「僕のことを思って論破してくれるんだから。本当にありがたい」
――たいていの夫はそうですね。たとえ職場で威張っていても、家庭では妻に論破される。
【田原】いいじゃないの、論破されて。むしろ論破されることがうれしいんですよ。そんなに議論につきあってくれる相手って奥さんしかいませんよ。いま、女房がいなくなって、娘がどんどん論破してくれる。ありがたいですね。僕のことを思って論破してくれるんだから。本当にありがたい。
――聞く耳は持とうとしているんですか。
【田原】うん、大事にしているんだけどね、本気になると、聞く力を失っていっちゃうんだよね。怖いですね。娘の意見はとても必要だし、貴重です。
――眞理さんは、田原さんをどうご覧になっていますか。
【眞理さん】せっかちなんですよ。年をとって、さらにせっかちになりましたね。人の話を最後まで聞けないで、本人が早とちりしたり勘違いしたりしたまま自分の意見を話し始めるんです。

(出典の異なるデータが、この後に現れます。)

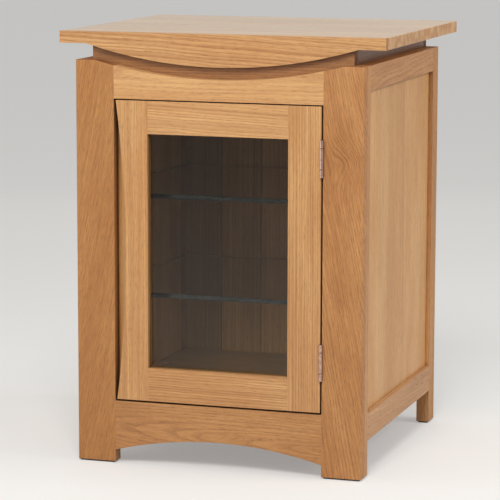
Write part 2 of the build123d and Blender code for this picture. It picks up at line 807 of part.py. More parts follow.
def hinges():
    """Lower and upper hinge, drilled for their screws"""
    frame_places, door_places = hinge_screw_places()
    frame_holes = screws_and_holes(hinge_screw, frame_places)[1]
    door_holes = screws_and_holes(hinge_screw, door_places)[1]
    pieces = {}
    for name, low in zip(("lower_hinge", "upper_hinge"), hinge_heights):
        frame_leaf, door_leaf, pin = hinge(low)
        pieces[name + "_frame_leaf"] = less(frame_leaf, frame_holes)
        pieces[name + "_door_leaf"] = less(door_leaf, door_holes)
        pieces[name + "_pin"] = pin
    return pieces


def catch():
    """Stop block behind the left stile with a round magnet, and the plate on the door that it holds"""
    x = (-opening_x - catch_block_grip, catch_x + catch_block_margin)
    z = (catch_height - catch_block_height / 2, catch_height + catch_block_height / 2)
    body = block(x, (frame_back_y, frame_back_y + catch_block_depth), z)
    face = (catch_x, frame_back_y, catch_height)
    sleeve = rod(face, (0, 1, 0), catch_sleeve_radius, catch_sleeve_length)
    flange = rod(face, (0, -1, 0), catch_flange_radius, catch_flange_thickness)
    flange_front = (catch_x, frame_back_y - catch_flange_thickness, catch_height)
    magnet = rod(flange_front, (0, 1, 0), catch_magnet_radius, catch_magnet_length)
    plate_thickness = frame_back_y - catch_flange_thickness - catch_working_gap - door_back_y
    plate_face = (catch_x, door_back_y + plate_thickness, catch_height)
    plate = rod(plate_face, (0, -1, 0), catch_flange_radius, plate_thickness)
    screws, holes = screws_and_holes(strike_screw, [(plate_face, (0, 1, 0))])
    return {
        "catch_block": body - sleeve,
        "catch_housing": sleeve + flange - magnet,
        "catch_magnet": magnet,
        "strike_plate": less(plate, holes),
        "strike_screw": screws[0],
    }, holes


def shelves():
    """Two glass shelves on sleeved pins"""
    pieces = {}
    for name, height in zip(("lower_shelf", "upper_shelf"), shelf_heights):
        pane = block((-shelf_x, shelf_x), (shelf_front_y, shelf_back_y), (height, height + shelf_thickness))
        pane = fillet(pane.edges().filter_by(Axis.Z), shelf_corner_radius)
        rims = pane.faces().sort_by(Axis.Z)[0].edges() + pane.faces().sort_by(Axis.Z)[-1].edges()
        pane = chamfer(rims, shelf_arris)
        pieces[name] = pane
    pins = []
    sleeves = []
    for x, y, z in shelf_pin_points():
        start = (x - shelf_pin_reach, y, z)
        pin = rod(start, (1, 0, 0), shelf_pin_radius, shelf_pin_reach + shelf_pin_depth)
        collar = rod((x, y, z), (-1, 0, 0), shelf_collar_radius, shelf_collar_thickness)
        sleeve_length = shelf_pin_reach - shelf_collar_thickness
        sleeve = rod(start, (1, 0, 0), shelf_pin_radius + shelf_sleeve_wall, sleeve_length)
        pins += both_sides(pin + collar)
        sleeves += both_sides(sleeve - pin)
    pieces["shelf_pins"] = Compound(pins)
    pieces["shelf_pin_sleeves"] = Compound(sleeves)
    return pieces


def cabinet():
    """Every node by name"""
    nodes = {}
    for make in (front_frame, side_frame, back_rail, back_boards, inside_floor, foot_pads, floating_top):
        nodes.update(make())
    for make in (door_frame, door_glass, glazing_beads, hinges, shelves):
        nodes.update(make())
    catch_nodes, strike_holes = catch()
    nodes.update(catch_nodes)
    nodes["door_pull_stile"] = less(nodes["door_pull_stile"], strike_holes)
    for name in ("door_pull_stile", "door_hinge_stile", "door_top_rail", "door_bottom_rail"):
        nodes[name] = less(nodes[name], bead_pins())
    return nodes


os.makedirs("parts", exist_ok=True)
for node_name, node in cabinet().items():
    export_step(node, "parts/" + node_name + ".step")
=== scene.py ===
import math

import bpy
from mathutils import Matrix, Vector


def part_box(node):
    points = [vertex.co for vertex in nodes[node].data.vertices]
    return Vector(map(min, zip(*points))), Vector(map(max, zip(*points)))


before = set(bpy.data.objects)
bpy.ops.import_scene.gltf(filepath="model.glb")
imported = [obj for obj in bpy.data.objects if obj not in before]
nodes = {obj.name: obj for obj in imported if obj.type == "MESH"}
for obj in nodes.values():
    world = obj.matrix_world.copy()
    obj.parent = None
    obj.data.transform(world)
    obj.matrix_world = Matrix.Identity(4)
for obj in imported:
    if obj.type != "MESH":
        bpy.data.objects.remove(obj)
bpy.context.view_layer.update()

# An oak media cabinet with a raised, curved-front top and one glazed door.
# The frame brings every solid. This script gives each board its timber, the door and the shelves their
# glass and the metalwork its finish, and sets the floor, the light and the camera.
# Lengths are in metres, X to the right, Y to the back and Z up.

MM = 0.001
AXES = "XYZ"


# Small helpers for node trees

def add(tree, kind, inputs=None, **settings):
    """A new node; inputs maps a socket's name or number to a value or to a socket that feeds it"""
    node = tree.nodes.new("ShaderNode" + kind)
    for name, value in settings.items():
        setattr(node, name, value)
    for key, value in (inputs or {}).items():
        feed(tree, node.inputs[key], value)
    return node


def feed(tree, socket, value):
    """Sets a socket to a value, or links it to the socket given"""
    if isinstance(value, bpy.types.NodeSocket):
        tree.links.new(value, socket)
    else:
        socket.default_value = value


def maths(tree, operation, a, b=0.0, clamp=False):
    """One step of arithmetic on numbers"""
    return add(tree, "Math", {0: a, 1: b}, operation=operation, use_clamp=clamp).outputs[0]


def plus(tree, total, *others):
    """Sum of numbers"""
    for other in others:
        total = maths(tree, "ADD", total, other)
    return total


def minus(tree, rest, *others):
    """What is left of a number"""
    for other in others:
        rest = maths(tree, "SUBTRACT", rest, other)
    return rest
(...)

【田原】いや、あの……(か細い声で)聞こうとは思ってるんですが……。
【眞理さん】全然ダメです。90歳という年を自覚して、ちゃんと人の話をとにかく最後まで聞きなさい、といっています。
娘の言葉は一切さえぎらず、目をつぶってうなずくだけだった
――娘さんは、こうおっしゃっていますが、田原さん、いかがですか。
【田原】(小声で)娘のいうとおりだと思います。
【眞理さん】いいえ、わかってないじゃないの。
【田原】はっはっは。
言葉のやりとりだけを読むと厳しそうに思えるが、眞理さんの口調には、卒寿を迎える父をいたわるようなやさしさとユーモアがあった。
それになにより、田原氏の表情である。眞理さんが指摘するのを聞いているとき、田原氏は、たれ気味の目尻をいっそう下げ、なんともいえないといった様子で柔らかな笑みを浮かべていた。口をすぼめたまま、口答えひとつせず、うなだれるように、相好を崩して黙って娘の話を聞く田原氏。苦言に渋々と耳を傾けているというより、温かな幸福感に包まれているといった形容がふさわしい表情であった。
テレビ番組で「まったく違う!」「そんな話は聞いていない!」と大上段にゲストやパネリストらの発言をさえぎる暴走も独善も、そこにはなかった。田原総一朗を黙らせ、確実に論破できる一人は、間違いなく娘の和田眞理さんである。